I do have a manual, but manuals are not always publishing the prefered method....   I replaced gaskets in a Suzuki, manual wanted to break the chain.  Didn't need to though.  Its just good to ask those who have all ready been thru it to get any tidbits that may make things easier.

As always, appreciate the info.  I'd be much worse off without it.

Rainy weekend ahead, could be gettin' dirty!

Rick

andyb

If you have a leak at the front side of the cam chain tunnel, you're not alone.  Retorquing doesn't seem to help, I'd imagine the right answer is a new head gasket.

Pulling the head isn't really very difficult.  Took me about 3 hours in the garage one day (DO NOT DROP A SCREW FROM THE THROTTLE CABLE JUNCTION INTO AN EMPTY SPARK PLUG HOLE!)... it was a long day... but it's not very hard.

I will suggest that you use a grease pencil or similar means to mark the cam chain and cam sprockets when you take it apart.  Ensure that the motor is at TDC (#1 cam lobes will face directly away from each other) before pulling the chain off the sprockets, and it'll make aligning things that much easier when you're done.

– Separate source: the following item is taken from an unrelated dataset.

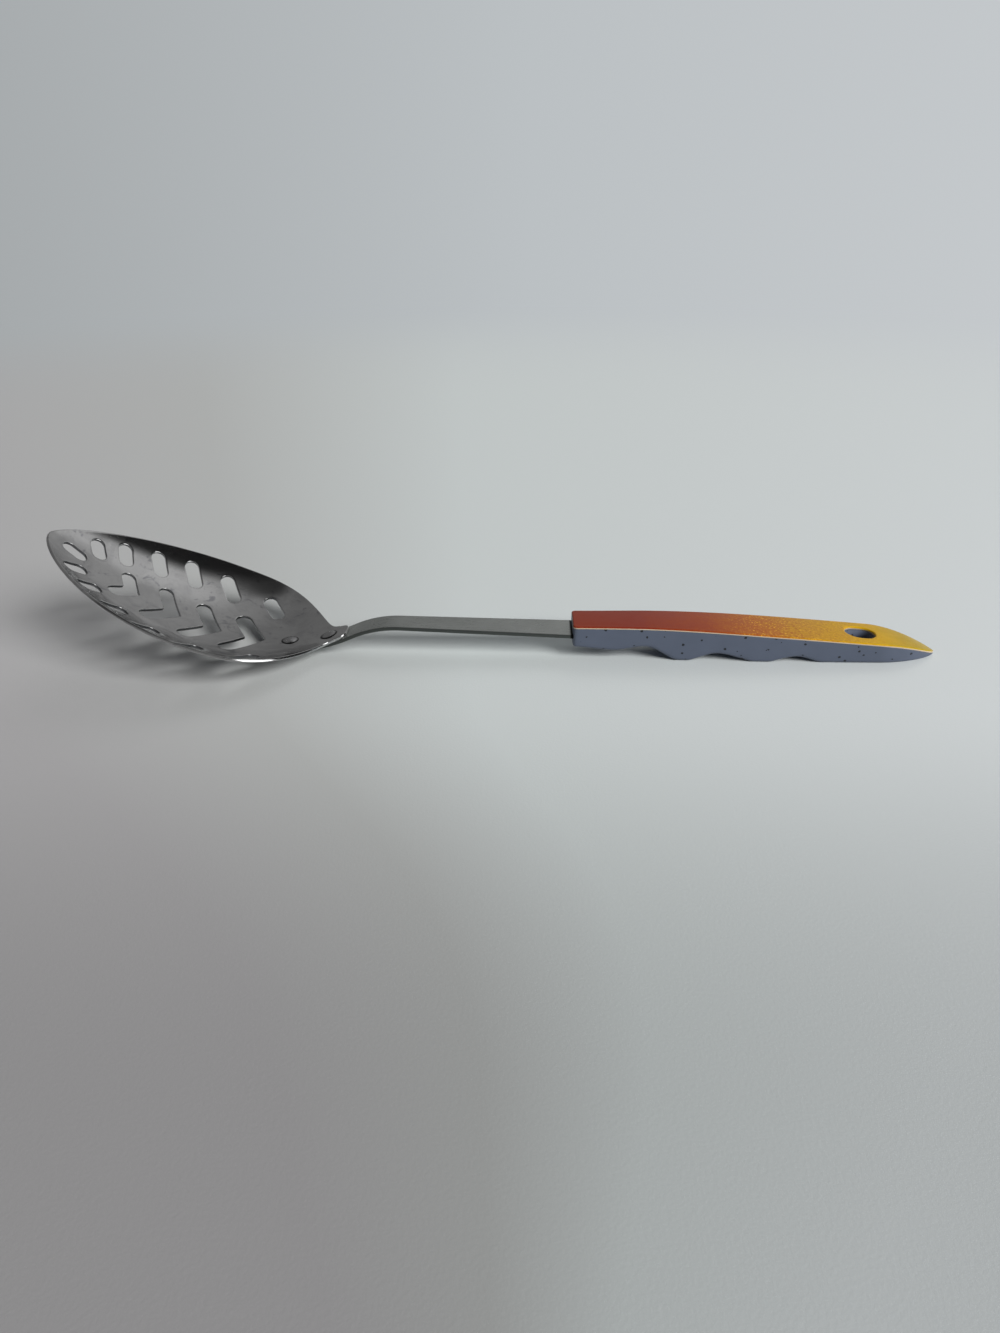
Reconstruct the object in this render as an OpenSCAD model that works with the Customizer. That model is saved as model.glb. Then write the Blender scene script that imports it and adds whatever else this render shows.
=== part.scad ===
// Slotted serving spoon, lying on a table as it rests on its own:
// X runs from the tip of the bowl (-X) to the end of the grip (+X),
// Y runs across the spoon and Z is up, with the table at zero.

/* [Overall] */
// Length from the tip of the bowl to the end of the grip
total_len = 340; // [330:1:350]
// Height of the bowl's tip above the table
tip_h = 49.4; // [44:0.2:54]

/* [Bowl] */
// Thickness of the pressed sheet
sheet_t = 1.2; // [0.8:0.1:1.6]
// Width across the rim at the widest place
bowl_w = 75; // [64:0.2:84]
// Length of the bowl from its tip to the end of its tab
bowl_len = 109; // [106:1:118]
// Distance from the tip to the widest place
widest_at = 57; // [50:0.5:62]
// Distance from the lowest place of the floor back to the end of the tab
heel_len = 25.2; // [23:0.1:27]
// Length of the tab that lies on the shank
tab_len = 6.3; // [5:0.1:8]
// Width of the tab
tab_w = 11.4; // [11:0.1:14]
// Radius of the corners of the tab
tab_corner_r = 4; // [1:0.5:5]
// Radius of the floor as it rises to the tab
neck_arc_r = 64; // [55:1:90]
// Angle at which the rim leaves the tip, in degrees
rim_tip_angle = 30; // [27:0.2:33]
// Radius of the rim's sweep, seen from the side
rim_sweep_r = 341; // [320:1:400]
// Length over which the wall runs out beside the tab
neck_fade = 17; // [12:1:20]
// Rounding where the wall runs out
neck_blend = 1.2; // [0.5:0.1:2]

/* [Slots] */
// Width of every slot
slot_w = 5.5; // [3:0.5:6]
// Slot on the centre line: distance from the tip, length
tip_slot = [7.6, 9.8]; // [6:0.1:12]
// First side slot: from the tip, from the centre line, length, swing in degrees
side_slot_1 = [11.7, 9.7, 9.8, 41.5]; // [8:0.1:44]
// Second side slot: from the tip, from the centre line, length, swing
side_slot_2 = [18.9, 16, 10.7, 35.8]; // [8:0.1:40]
// Third side slot: from the tip, from the centre line, length, swing
side_slot_3 = [29.2, 21.7, 12.1, 39.1]; // [8:0.1:42]
// Fourth side slot: from the tip, from the centre line, length, swing
side_slot_4 = [40.8, 25.7, 13.4, 37]; // [8:0.1:60]
// Fifth side slot: from the tip, from the centre line, length, swing
side_slot_5 = [55.1, 26.4, 14.8, 36.7]; // [8:0.1:60]
// Sixth side slot: from the tip, from the centre line, length, swing
side_slot_6 = [73.8, 22.2, 13.9, 35.2]; // [8:0.1:80]

/* [Chevrons] */
// First chevron: point from the tip, arm length, arm width, half angle
chevron_1 = [28.8, 9.3, 5.6, 56.6]; // [5:0.1:80]
// Second chevron: point from the tip, arm length, arm width, half angle
chevron_2 = [43.4, 13.8, 5.8, 56.4]; // [5:0.1:80]
// Third chevron: point from the tip, arm length, arm width, half angle
chevron_3 = [58.6, 15.2, 6, 56.6]; // [5:0.1:80]
// Fourth chevron: point from the tip, arm length, arm width, half angle
chevron_4 = [75.7, 16.1, 6.7, 56.2]; // [5:0.1:80]

/* [Rivets] */
// Distance from the end of the tab forward to the front rivet
front_rivet_in = 23.4; // [22:0.1:24]
// Distance from the end of the tab forward to the rear rivet
rear_rivet_in = 7.6; // [7:0.1:9]
// Diameter of the rivets' shafts
rivet_d = 4; // [3:0.1:5]
// Diameter of the domed heads
head_d = 6.4; // [5.5:0.1:7]
// Height of the domed heads
head_h = 1.1; // [0.8:0.1:1.6]
// Height of the closed tails under the shank
tail_h = 1.4; // [0.8:0.1:1.6]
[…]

In my case, I didn't have to pull the cams completely, just stuck a magnet sideways after lifting the head an inch or so, got the errant screw out, and put it back together... I just lived with the leak, it was mild, and the motor ended up coming out and apart a few months later anyhow.  I have adjustable cam sprockets, so when I reassembled things, I followed the procedure in the Haynes manual, aligning the sprocket dimples to the valve cover seat, and then aligned the holes in the cams with their bearing caps.  Had quite a significant improvement in power afterwards in the +6000rpm range to boot, hooray!  Use threadlocker on the cam sprocket screws if you remove them, incidentally.


rpickle

Thanks Andy.

I did not get started this weekend...

I want to be able to tear it apart and reassemble in a day or two.  Did not have the second day cushion this weekend.

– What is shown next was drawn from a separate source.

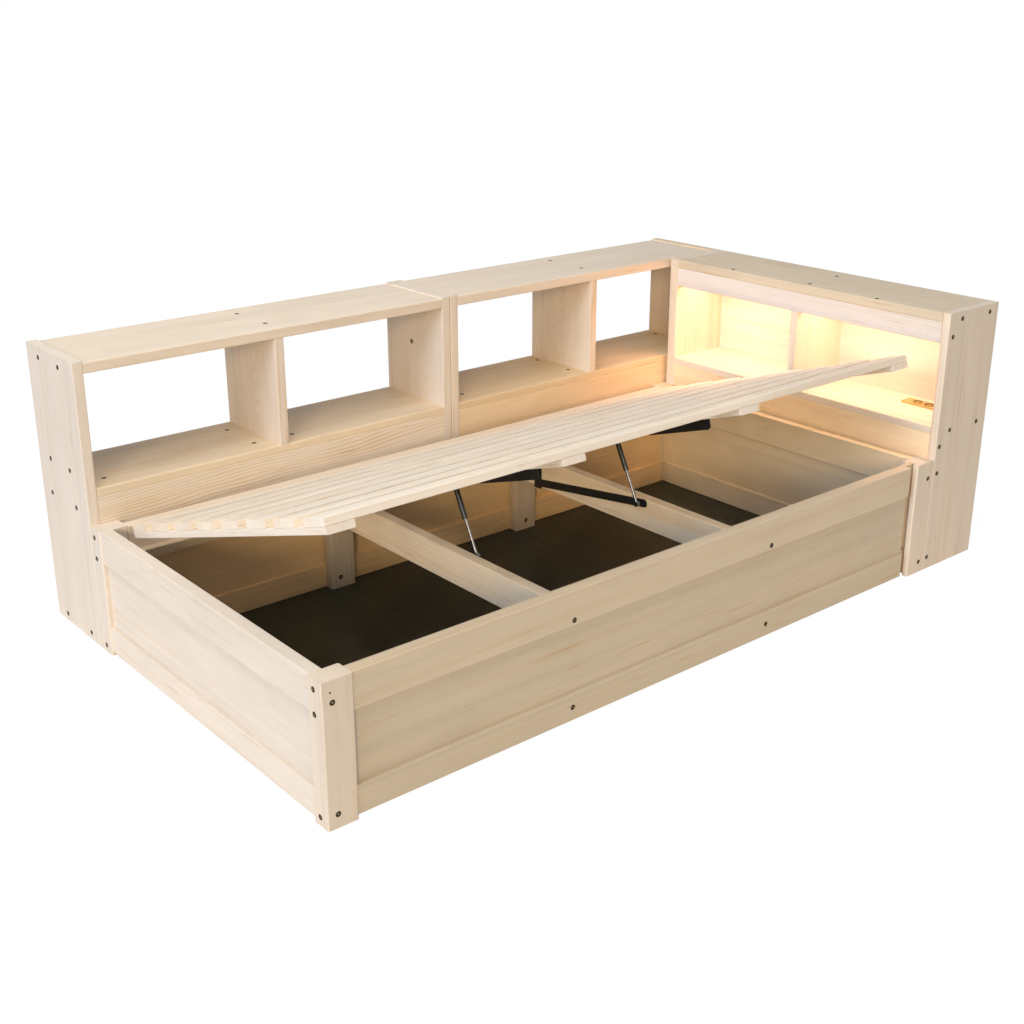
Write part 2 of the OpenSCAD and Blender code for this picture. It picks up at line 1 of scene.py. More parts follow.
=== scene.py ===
"""Looks of the platform bed: pine, dark bottom boards, black steel lift fittings, lit headboard.

Lengths are in metres. The tables of screws are in millimetres in bed coordinates, with zero at
the front foot corner on the floor; place() turns them into the part's frame.
"""

import math

import bmesh
import bpy
from mathutils import Matrix, Vector


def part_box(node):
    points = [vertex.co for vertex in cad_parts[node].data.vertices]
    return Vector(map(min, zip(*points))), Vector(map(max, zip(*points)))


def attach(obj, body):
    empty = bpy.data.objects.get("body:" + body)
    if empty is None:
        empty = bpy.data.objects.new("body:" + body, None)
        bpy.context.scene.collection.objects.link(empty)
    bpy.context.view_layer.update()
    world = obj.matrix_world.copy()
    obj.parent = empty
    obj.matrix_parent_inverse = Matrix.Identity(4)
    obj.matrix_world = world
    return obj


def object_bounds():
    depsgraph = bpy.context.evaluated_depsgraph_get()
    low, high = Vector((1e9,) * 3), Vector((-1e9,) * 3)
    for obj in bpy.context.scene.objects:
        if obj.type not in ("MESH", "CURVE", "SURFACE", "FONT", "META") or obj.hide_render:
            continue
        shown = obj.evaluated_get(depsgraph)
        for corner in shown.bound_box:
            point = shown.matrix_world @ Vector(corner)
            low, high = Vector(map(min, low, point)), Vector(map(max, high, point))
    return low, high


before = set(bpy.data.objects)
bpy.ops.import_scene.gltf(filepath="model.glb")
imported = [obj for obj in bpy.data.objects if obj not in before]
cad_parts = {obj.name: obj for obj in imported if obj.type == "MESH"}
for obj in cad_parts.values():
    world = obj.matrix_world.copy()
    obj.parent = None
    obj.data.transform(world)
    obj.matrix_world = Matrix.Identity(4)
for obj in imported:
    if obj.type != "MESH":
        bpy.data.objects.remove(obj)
CAD_BOX = [list(corner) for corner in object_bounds()]
bpy.context.scene.view_settings.view_transform = "Standard"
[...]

Shooting for next weekend now.

Rick

WS

Hallo Rick,

here is another tip before you pull your cams. Measure the valve clearance.  So when you put it back together and they have been out of specs it is much easier to throw those shims in. And then measure again. Good luck javascript:void(0);

Werner

rpickle


rpickle

Hi, an update.....

I replaced gaskets down to the cylinder base.  Replaced the valve stem seals.  Am now putting it back together.  Have the cams in and what I think is timed with the crank.  What will it do if one of the cam gears is off a tooth?  Will it run, just not well?

Curious. 

Hope to have it ready to test run soon. 

Sad part is, I never did come across an obvious leak spot! 

Rick

smokamoto

Quote from: rpickle on June 01, 2010, 11:14:11 PM
Hi, an update.....

I replaced gaskets down to the cylinder base.  Replaced the valve stem seals.  Am now putting it back together.  Have the cams in and what I think is timed with the crank.  What will it do if one of the cam gears is off a tooth?  Will it run, just not well?

Curious. 

Hope to have it ready to test run soon. 

Sad part is, I never did come across an obvious leak spot! 

Rick

When I took mine apart for the oil leak, the exhaust cam was one tooth retarded from the same ham fister who chafed the oil galley oring.  The bike ran ok except at 1/8 throttle in first & second gear-it had a real bad hubbabubba.  Now that the cam timing is right the hubbabubba is gone but replaced with vibration, really strong at 3k rpm, smooths out at 5k rpm.  I had greased my front engine mounts prior to the top end work and checked them again-still nicely greased.  I did increase the pilot jets to 40 & checked the carb sync, that's about it.  Sorry your oil leak wasn't obvious like mine.
smokamoto
'85 RZ500N 6310 kms
'01 FZ-1 11k miles

andyb

Quote from: rpickle on June 01, 2010, 11:14:11 PM
Replaced the valve stem seals.  Am now putting it back together.  Have the cams in and what I think is timed with the crank.  What will it do if one of the cam gears is off a tooth?  Will it run, just not well?

Curious. 

Depends on which way you're wrong by.  Possible to get piston/valve contact if you're unlucky.  If you're wrong the safe way, it'll just be weak at some revs.


rpickle

Thanks guys.

I will double-triple check it before zipping her up.